Возможно это бич и печать моей профессии, не зря же говорят что врачи циничный, замкнутый и нелюдимый народ. Возможно. Впрочем, кому это интересно?
Местность же постепенно менялась, рельеф стал пестреть мшелыми валунами, появились холмы и россыпи камней, деревья расступились, давая больший обзор, а где-то впереди на грани восприятия слуха стал, различим шум бегущей воды.
Еще час неспешного хода вывел меня к берегу бурной небольшой реки, местами поросшей непролазными плавнями камыша. Дальше вниз по течению, еще километра полтора два, где поток реки разливается, успокаиваясь, немного в сторону от воды к широкой поляне и рюкзак с плеч. Все, на сегодня хватит, начало второго по времени, часов пять до сумерек, пора ставить лагерь.
Каркасная нейлоновая палатка разлаживается в минуты, внутрь кидаю рюкзак, а сам с топором и верной Лялькой обхожу по кругу лагерь, ища сухое дерево. Можно было бы обойтись простыми опавшими ветками, но хотелось сегодня ночью посидеть подольше у костра.
Хлопоты по обустройству лагеря доставляли удовольствие. Нарубил с хорошим запасом дров, тут же накрыл их полителеновой пленкой от дождя, снял дерн под кострище. Вырезал рогатины держаки для котелка. Немного еще повозившись, натянул тент.
Времени еще было порядочно, расчехлил коротыш спиннинг, быстро смонтировал катушку и, прихватив с собой небольшой набор блесен, выдвинулся к воде.
Река в этом месте расширялась из бурного потока, превращаясь в вальяжную тихую гладь. Вода по-осеннему прозрачна и лишь местами темнеет омутами. Зачерпнув ладонями из реки, ополаскиваю лицо, наслаждаясь живой прохладой. Дождь почти прекратился, оставив после себя влажную взвесь туманной зыби, а где-то совсем под боком распевалась птичка. Покой и тишина.
Бесхитростно из набора "блесен", достал "колебалочку" на 10 грамм, именуемую в народе "ложкой", так как в былые времена люди делали нечто похожее из столовых принадлежностей путем усечения, убирая ручку и на её место, подвешивая тройник.

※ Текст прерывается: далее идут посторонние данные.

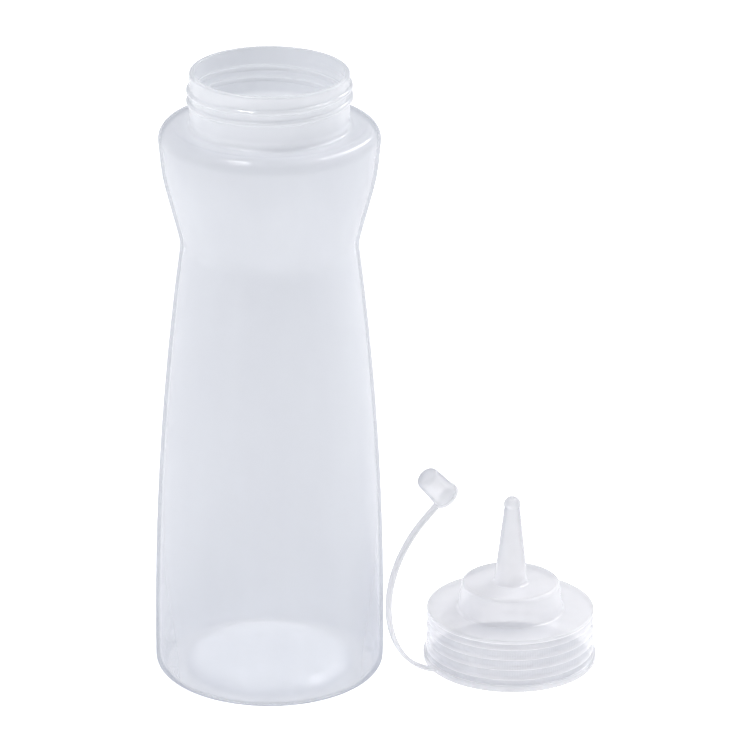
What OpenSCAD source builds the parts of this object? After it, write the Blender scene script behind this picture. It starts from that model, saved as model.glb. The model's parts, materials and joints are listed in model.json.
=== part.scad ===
// Dispensing sauce bottle with its nozzle cap off and standing beside it.
// The bottle is one blow moulding. The cap, its strap and its tip cap are one injection moulding.
// Millimetres, +Z up. The table is z = 0, and the origin is the middle of the pair's footprint.

/* [Bottle body] */
// Height of the bottle, from the table to its rim
bottle_h = 201.5; // [190:0.5:260]
// Diameter of the body at its widest, low on the belly
belly_d = 73.4; // [66:0.2:90]
// Height of the widest place
belly_z = 12; // [8:0.5:30]
// Diameter at the waist
waist_d = 55.8; // [50:0.2:62]
// Height of the waist
waist_z = 145.3; // [120:0.5:152]
// Diameter at the knee, where the flare above the waist turns upright
knee_d = 67.4; // [64:0.2:70]
// Height of the knee
knee_z = 167.8; // [160:0.2:172]
// Diameter of the upper body at the shoulder
shoulder_d = 70.4; // [68:0.2:76]
// Radius of the shoulder
shoulder_round = 7; // [3:0.2:8]
// Radius of the bend at the waist
waist_round = 14; // [4:0.5:25]
// Radius of the bend at the knee
knee_round = 45; // [10:1:60]
// Radius round the bottom edge
base_round = 5.4; // [2:0.1:8]
// Height of the push-up under the base
push_h = 2.6; // [1:0.1:6]
// Diameter of the push-up's flat middle
push_d = 45; // [20:0.5:48]
// Inner diameter of the ring that the bottle stands on
foot_d = 53; // [50:0.5:58]
// Radius round the edge of the push-up's flat middle
push_round = 2; // [0.5:0.1:4]
// Radius inside the ring that the bottle stands on
foot_round = 1.5; // [0.5:0.1:3]
// Wall of the body
wall = 1.2; // [0.8:0.05:2]

/* [Neck] */
// Outer diameter of the neck, without its thread
neck_d = 50; // [46:0.1:54]
// Height of the neck, from the shoulder to the rim
neck_h = 17.4; // [15:0.1:20]
// Wall of the neck
neck_wall = 1.7; // [1.2:0.05:2.4]
// Radius where the neck meets the shoulder
neck_root = 1.2; // [0.4:0.1:2]
// Radius inside the neck's foot
inner_root = 0.8; // [0.2:0.1:1.5]
// Radius of the rim, outside and inside
rim_round = 0.7; // [0.2:0.05:0.75]
// Depth of the thread
thread_depth = 0.95; // [0.5:0.05:1.2]
// Rise of the thread in one turn
thread_pitch = 3.6; // [2.5:0.05:4.5]
// Turns of thread on the neck
thread_turns = 2.2; // [1:0.1:2.5]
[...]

Дальше обстрел водной глади с мягкой проводочкой, без агрессии, на два оборота легкий кивок. Бросок, другой, перехожу от места к месту, с глубины тишина. Перехожу еще через прогалину и чувствую что перспективное местечко. Пятно не опавшей водной травы, легкий перекат, свидетельствующий о препятствии под водой, низко нависшие ветви близко стоящих деревьев. Чуйка рыбака, просто звенит как натянутая струна, азартным мягким шепотом говоря: "Здесь! Здесь она родимая!".
Первый же заброс и мощный с оттягом удар. Спиннинг опасно сгибается в дугу, в руки передается вибрация от идущей по дуге на леске рыбины, я еще не вижу ее, но могу с уверенностью сказать, что меня ждет, слишком силен и нахален удар, слишком быстро идет под водой.
Минутная борьба и моему взору предстает матерый "горбач", закованный в зеленый панцирь с черно-полосатой расцветкой и неимоверно ярким цветом огненно красных плавников.
Хорош! Ой, хорош, красавец! Без ложной скромности грамм семьсот-восемьсот, а то и кило! Спина в три пальца, да тока побоюсь прикладывать, уж больно страшен перепончатый гребень шипов на ней. Как в песне: "Душа поет, а сердце плачет". Такого красавца грех за бока да в котелок не опустить на ушицу и в то же время понимаешь, как редка такая рыбка в последнее время, так и хочется отпустить на волю этого красавца. Впрочем, сомнения прочь, а рыбу на кукан, как говаривал кто-то из великих, возможно даже я.
Уже к вечеру, возвращаясь в лагерь, приношу улов, дополненный еще парой окуней поменьше и двумя "камышовками", длинными шнурками щучками, в лагерь. В темнеющем небе стали проскакивать багровые закатные тона, а на весело потрескивающем костре уже побулькивал котелок, с ухой дожидаясь второй загрузки почищенной рыбы. Стало быть, двойная то ушица будет, не хухры-мухры компот в столовой, а порядочный взвар.